The Mishnah (3:2) teaches that one cannot purchase terumah with maaser sheni money "because it reduces its consumption". R' Shimon however permits the purchase. We shall try to understand the debate.
The Bartenura explains the Chachamim's objection as follows. Since a tevul yom (one that has immersed in a mikveh and is waiting till nightfall to become completely tahor) and a zar (non-kohen) are forbidden from consuming terumah, using maaser sheni money to purchase terumah would restrict the number of people that can eat the maaser sheni. The Tosfot R' Akiva adds that the purchase would also restricting the number of people that can consume the terumah. An onen (a mourner prior to burial) can eat terumah but not maaser sheni. Furthermore, terumah can be eaten anywhere while maaser sheni can only be consumed in Yerushalaim.
The Bartenura however explains that R' Shimon is not bothered by this, since in general he maintains that one can do things that can "cause kodshim to become pasul".
Indeed, the Mishnah continues that R' Shimon argues that the Chachamim have no problem with using maaser sheni money to purchase a korban shelamim, even though the korbal could become pasul in several way (pigul, notar, tameh, etc). The Chachamim however respond that a korban shelamim is still permitted to everyone, unlike terumah that is only permitted to kohanim. Consequently, no conclusions can be drawn from the permit to purchase a korban shelamim, to whether one can purchase terumah. The Tifferet Yisrael add that even though parts of the korban cannot be consumed, this is no different to purchasing jugs of wine, which we learnt last week is permitted.

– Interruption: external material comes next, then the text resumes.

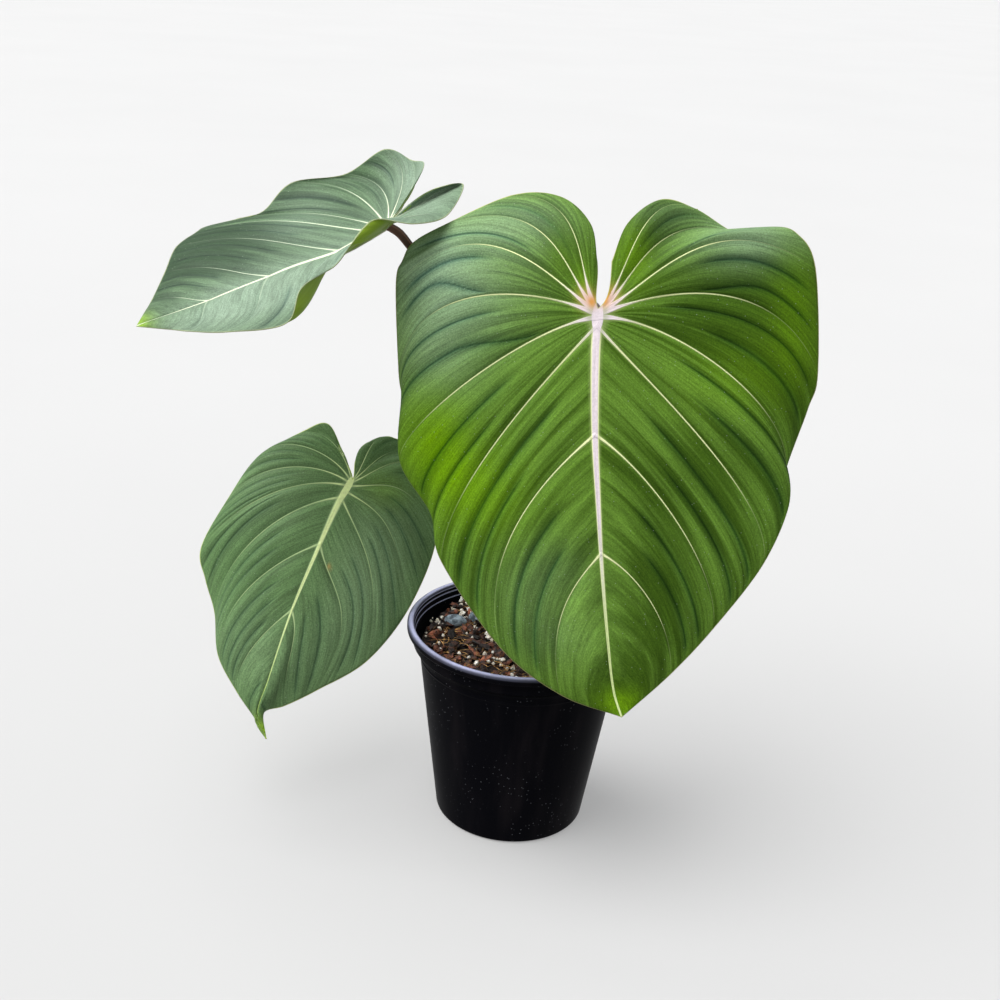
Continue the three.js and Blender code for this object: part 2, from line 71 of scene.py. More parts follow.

Interestingly, the Yerushalmi cites a beraita, that the issue is that one does not cause the maaser sheni to became pasul. R' Yonah explains that maaser sheni not normally affected by a tevul yom. If however a tevul yom touched this maaser sheni terumah, it would become pasul and one would not be able to consume it. This explaining aligns more directly with the issue of "causing kodshim to become pasul".
The Mareh Panim understands that the Mishnah and Beraita argue regarding the reason behind the Chachamim. According to our Mishnah simply restricting the population that would have been able to eat the maaser sheni is a reason for concern, while the Beraita understands that that is not enough. It must be that purchasing the terumah could result in the maaser sheni becoming pasul.
The Mareh Panim continues that another discussion in the Yerushalmi in only understood according to the Beraita's understanding. Another Beraita teaches that one cannot purchase shemittah produce with maaser sheni money. The concern is that once the time of biur arrives for the shemittah produce, if the owner did not render it hefker (ownerless) it would be forbidden, thus causing a loss to the maaser sheni. R' Yosi explains that this law would also be part of the debate between the Chachamim and R' Shimon. R' Yona however disagrees. He explains that R' Shimon allowed the purchase of terumah since kohanim are very particular and will ensure the terumah will not be come tameh. Shemittah produce is in the hands of everyone. Consequently, even R' Shimon would agree it should not be purchased with maaser sheni money. The Mareh Panim explains that one can only understand this discussion if the issue is making the maaser sheni terumah invalid. In that case, whether the kohanim are fastidious can make a difference. If however the concern is simply reducing the audience that can eat maaser sheni terumah, it is more difficult to understand this discussion.1
The Mishnah Rishona however explains that the concern in our Mishnah, is that with a restricted population that can eat the maaser sheni terumah, if there are not enough kohanim to eat the food, it will go to waste. The being the case, the restricted population is what might cause the maaser sheni to be wasted, thereby aligning the Mishnah and Beraita.
1 From this discussion it would appear that R' Shimon is concerned about bringing kodshim to become pasul in some cases. See the Mareh Panim who explains why this is still not the case.